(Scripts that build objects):
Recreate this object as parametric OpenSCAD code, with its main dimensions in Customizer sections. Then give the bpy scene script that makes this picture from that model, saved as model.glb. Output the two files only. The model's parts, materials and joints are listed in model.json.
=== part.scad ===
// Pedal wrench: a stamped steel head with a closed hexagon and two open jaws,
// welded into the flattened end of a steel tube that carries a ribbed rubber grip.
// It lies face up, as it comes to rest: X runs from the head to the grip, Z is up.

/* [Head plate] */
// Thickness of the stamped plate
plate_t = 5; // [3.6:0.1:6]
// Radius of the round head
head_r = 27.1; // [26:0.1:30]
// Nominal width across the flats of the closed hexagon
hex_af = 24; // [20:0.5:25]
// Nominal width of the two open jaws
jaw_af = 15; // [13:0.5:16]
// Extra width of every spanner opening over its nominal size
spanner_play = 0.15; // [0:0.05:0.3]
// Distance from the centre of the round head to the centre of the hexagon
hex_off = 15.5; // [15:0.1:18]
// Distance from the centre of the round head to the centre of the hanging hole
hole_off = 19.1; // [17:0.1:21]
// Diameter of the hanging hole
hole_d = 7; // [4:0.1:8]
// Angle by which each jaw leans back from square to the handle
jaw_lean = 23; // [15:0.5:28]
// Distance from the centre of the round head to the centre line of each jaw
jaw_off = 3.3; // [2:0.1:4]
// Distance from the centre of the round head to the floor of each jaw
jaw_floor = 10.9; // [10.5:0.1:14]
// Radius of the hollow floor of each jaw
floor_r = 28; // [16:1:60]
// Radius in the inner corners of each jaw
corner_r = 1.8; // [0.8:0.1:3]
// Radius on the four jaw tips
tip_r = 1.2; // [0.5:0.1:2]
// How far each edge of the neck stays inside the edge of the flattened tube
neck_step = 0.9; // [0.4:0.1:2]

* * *

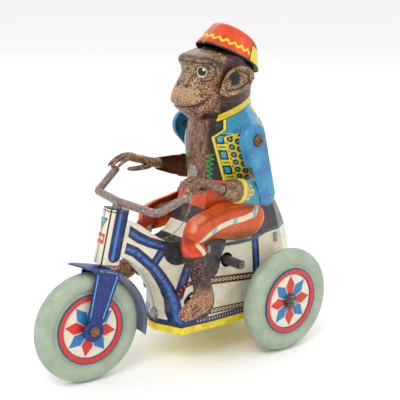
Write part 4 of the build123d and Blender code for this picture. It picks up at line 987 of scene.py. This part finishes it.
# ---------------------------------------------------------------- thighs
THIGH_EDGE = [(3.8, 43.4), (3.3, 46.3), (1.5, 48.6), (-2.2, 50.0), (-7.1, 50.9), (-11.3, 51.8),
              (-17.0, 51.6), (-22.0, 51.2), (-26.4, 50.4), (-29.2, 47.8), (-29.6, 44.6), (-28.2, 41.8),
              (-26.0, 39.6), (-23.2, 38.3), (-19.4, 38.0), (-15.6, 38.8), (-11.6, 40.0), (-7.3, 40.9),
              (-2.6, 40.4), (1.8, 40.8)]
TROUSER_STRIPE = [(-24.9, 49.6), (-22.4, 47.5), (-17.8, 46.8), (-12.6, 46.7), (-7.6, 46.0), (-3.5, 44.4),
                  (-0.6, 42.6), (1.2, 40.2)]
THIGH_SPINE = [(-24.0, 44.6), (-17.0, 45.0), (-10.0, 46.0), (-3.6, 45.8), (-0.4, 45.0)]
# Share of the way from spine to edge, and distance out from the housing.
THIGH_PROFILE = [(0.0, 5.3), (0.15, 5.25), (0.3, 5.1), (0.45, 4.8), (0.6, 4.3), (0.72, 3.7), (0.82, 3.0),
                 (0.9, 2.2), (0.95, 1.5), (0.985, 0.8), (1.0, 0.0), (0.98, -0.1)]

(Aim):
Your task is to repeat exactly the lines from the one that contains "Write part 4" through the one that contains "(0.9, 2.2), (0.95, 1.5), (0.985, 0.8), (1.0, 0.0), (0.98, -0.1)]", with both end lines included.

(Answer to this problem):
Write part 4 of the build123d and Blender code for this picture. It picks up at line 987 of scene.py. This part finishes it.
# ---------------------------------------------------------------- thighs
THIGH_EDGE = [(3.8, 43.4), (3.3, 46.3), (1.5, 48.6), (-2.2, 50.0), (-7.1, 50.9), (-11.3, 51.8),
              (-17.0, 51.6), (-22.0, 51.2), (-26.4, 50.4), (-29.2, 47.8), (-29.6, 44.6), (-28.2, 41.8),
              (-26.0, 39.6), (-23.2, 38.3), (-19.4, 38.0), (-15.6, 38.8), (-11.6, 40.0), (-7.3, 40.9),
              (-2.6, 40.4), (1.8, 40.8)]
TROUSER_STRIPE = [(-24.9, 49.6), (-22.4, 47.5), (-17.8, 46.8), (-12.6, 46.7), (-7.6, 46.0), (-3.5, 44.4),
                  (-0.6, 42.6), (1.2, 40.2)]
THIGH_SPINE = [(-24.0, 44.6), (-17.0, 45.0), (-10.0, 46.0), (-3.6, 45.8), (-0.4, 45.0)]
# Share of the way from spine to edge, and distance out from the housing.
THIGH_PROFILE = [(0.0, 5.3), (0.15, 5.25), (0.3, 5.1), (0.45, 4.8), (0.6, 4.3), (0.72, 3.7), (0.82, 3.0),
                 (0.9, 2.2), (0.95, 1.5), (0.985, 0.8), (1.0, 0.0), (0.98, -0.1)]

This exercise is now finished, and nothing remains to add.